Another community-owned wind farm, Westmill Wind Farm Cooperative, opened in May 2008 in the Oxfordshire village of Watchfield. It consists of five 1.3 megawatt turbines, and is described by its promoters as the UK's largest community-owned wind farm. It was structured as a cooperative, whose shares and loan stock were sold to the local community. Other businesses, such as Midcounties Co-operative, also invested, and the Co-operative Bank provided a loan.
Community-owned schemes in Scotland include a three V27 wind turbine system near the manufacturer Vestas' Scottish base in Kintyre, operated by Gigha Renewable Energy Ltd. which is capable of generating up to 675 kW of power.

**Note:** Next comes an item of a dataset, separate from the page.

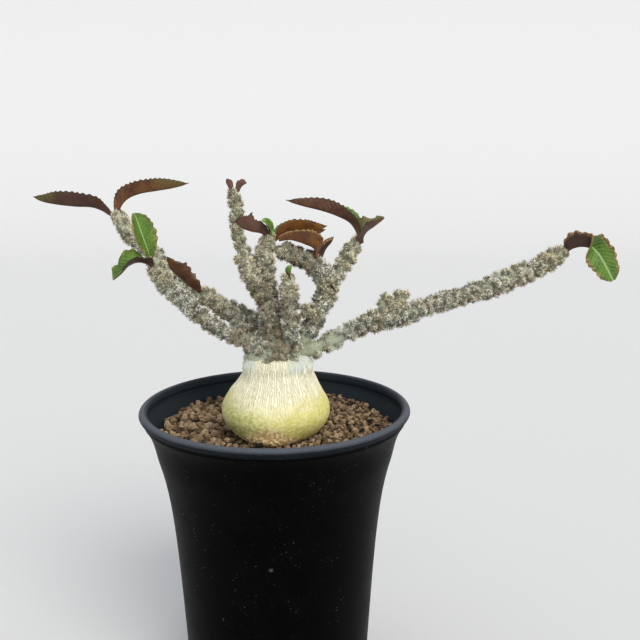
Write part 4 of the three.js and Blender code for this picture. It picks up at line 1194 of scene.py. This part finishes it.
def livingLeaf():
    shader = Finish("livingLeaf")
    mix, step = shader.mix, shader.step
    along, across, upper = shader.attributes("along", "across", "upper")
    halfWidth, notch = shader.attributes("halfWidth", "notch")
    green, warm, dusty, dry, tipGreen, paleEdge, parched = shader.attributes(*leafLooks)
    off = shader.maths("ABSOLUTE", across)
    cloud = shader.cloud(4, 3, 0.6)
    fine = shader.cloud(0.7, 3, 0.6)
    tone = step(cloud, 0.35, 0.65)
    slant = along * 30 - off * halfWidth + (cloud - 0.5) * 1.2
    vein = shader.maths("ABSOLUTE", shader.maths("FRACT", slant / 1.7) - 0.5) * 2
    vein = step(vein, 0.72, 0.98) * (1 - step(off, 0.75, 0.98))
    rib = 1 - step(off * halfWidth, 0.12, 0.5)
    margin = step(off + (fine - 0.5) * 0.12, 0.87, 0.98)
    web = 1 - step(shader.cells(0.8, "DISTANCE_TO_EDGE"), 0.02, 0.14)
    top = mix(tone, "#335413", "#52751e")
    top = mix(step(fine, 0.4, 0.7) * 0.35, top, "#7a9836")
    top = mix(vein * 0.5 + web * 0.1, top, "#86ab55")
    top = mix(rib * 0.8, top, "#a3bf80")
    top = mix(parched, top, "#70563c")
    brown = mix(step(cloud, 0.3, 0.7), "#2f1813", "#47281d")
    orange = mix(step(cloud, 0.3, 0.7), "#5e3410", "#8a5614")
    under = mix(warm, brown, orange)
    under = mix(dusty * 0.6, under, mix(tone, "#6b4537", "#8a6652"))
    olive = tipGreen * step(along + (cloud - 0.5) * 0.35 + off * 0.12, 0.62, 0.95)
    under = mix(olive * 0.75, under, "#5a5a24")
    under = mix(vein * 0.4 + web * 0.18, under, "#1f0f0c")
    under = mix(rib * 0.35, under, "#6b3f30")
    leafy = mix(tone, "#5d8a35", "#77a049")
    under = mix(green * step(along + (cloud - 0.5) * 0.3, 0.35, 0.5), under, leafy)
    base = mix(upper, under, top)
    rimColour = mix(upper * (1 - parched), "#33280f", "#8a9440")
    base = mix(margin * 0.65, base, mix(paleEdge, rimColour, "#a98f58"))
    base = mix(step(notch, 0.15, 0.6) * 0.75, base, "#1f1509")
    scorch = step(off + (cloud - 0.5) * 0.8, 0.66, 0.92) * dry
    crisp = mix(step(fine, 0.4, 0.65), "#6a4024", "#c3a272")
    base = mix(scorch * 0.85, base, crisp)
    height = fine * 0.4 + vein * 0.8 + web * 0.3
    return shader.surface(base, 0.4 + 0.15 * fine + 0.2 * scorch, height, 0.08 * mm, Specular_IOR_Level=0.45)


def makeLeaves():
    finish = livingLeaf()
    for i, (name, leaf) in enumerate(leaves.items()):
        makeLeaf(name, leaf, finish, 300 + i)


makeLeaves()
print("leaves are folded and veined")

Gigha residents control the whole project and profits are reinvested in the community.
Findhorn Ecovillage has four Vestas wind turbines which can generate up to 750 kW. These make the community net exporters of renewable-generated electricity.
Boyndie Wind Farm Co-operative is part of the Energy4All group, which promotes community ownership. A number of other schemes supported by Highlands and Islands Community Energy Company are in the pipeline.
Unity Wind Ltd is an Industrial and Provident Society that intends to install two 2MW wind turbines at North Walsham in North Norfolk. Its key aim is community wind turbines installed and run by community investment and for financial benefit to the community.*
* Source Wikipedia Article: http://en.wikipedia.org/wiki/Community_wind_energy
There are schemes like this all over the world and they are growing in number. They don't rely on privately owned enterprise or statism to survive and flourish. They plough money back into local communities as opposed to forcing them to pay exorbitant taxes and fuel prices. All you have to do is champion these schemes, organise one for your area, tell others about the ones already in existence. Stop moaning about fuel prices, tax hikes, the war on terror, the failure of the environmental movement to make any headway and take matters into your own hands. As these schemes show, it's not as impossible as you might think.